The biggest fear that Hong Kong has always had is that if trading isn’t competitive then business will go elsewhere. It’s arch-rival Singapore, hardly a bastion of free speech and democracy, continually nips at its heels. If you remove Hong Kong’s autonomy and its impartial legal system, then you might as well invest in Shanghai. Now the wild card is how President Donald Trump’s America deals with China in this presidential election year.
Were Chinese companies delisted or refused listing in New York, they may think twice about Hong Kong
“The US cannot act unilaterally to revoke Hong Kong’s special status, but it can create significant difficulties for how mainland Chinese companies using the territory’s markets are perceived by investors. The US’s pursuit of Huawei is an example of the type of non-tariff measures America could pursue,” says Dr Damian Tobin, researcher at the Cork University Business School.
“Hong Kong has long offered mainland Chinese companies a route to external capital and this market would be jeopardised by any perception that its markets are no longer independent. For example, were Chinese companies delisted or refused listing in New York, they may think twice about Hong Kong. Remember this is not about valuations since these are typically much higher in Shanghai.”
An issue managing two systems
Hong Kong’s use to China is also to do with the US dollar funding it supplies; there is no mechanism China has to replace this right now. The issue is whether Beijing is willing to risk damaging this and the very foundations of the former British colony’s success to assert greater control.
But if investors believe the new national security law will bring stability, they may have to think carefully. There’s more at stake than slick money markets and juicy returns. An uncertain element in this power play is the Hong Kong people themselves. Having to navigate the one country, two systems they inherited from the colonial era may just be too much for the territory’s politicians. It doesn’t help that ordinary people aren’t seeing much in the way of economic prospects either. Here may lie the answer.
“The issue at stake is a persistent decline in governance. There is little attention given to this issue. From Beijing’s side the security law reflects a failure by Hong Kong’s politicians to read the public mood and manage the tensions associated with managing and regulating two systems,” explains Tobin.
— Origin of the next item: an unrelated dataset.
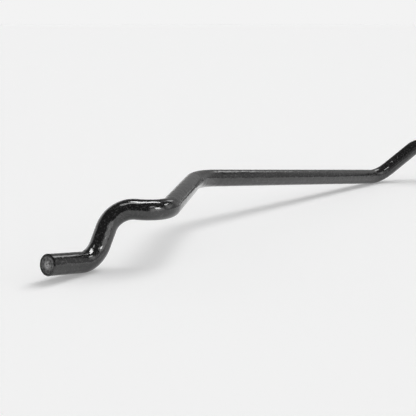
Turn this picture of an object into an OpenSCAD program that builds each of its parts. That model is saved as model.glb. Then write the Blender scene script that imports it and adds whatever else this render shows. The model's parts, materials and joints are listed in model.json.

“It’s not just to do with financial markets. There is a failure to find an effective way of ensuring benefits flow to the wider society. The daily volume of Hong Kong to Shanghai financial flows increased from just over RMB5.5 million in 2017 to 21 million in the first three months of 2019, but this has had a very limited impact on living standards for a large swathe of Hong Kong’s residents.” Trading strategists take note.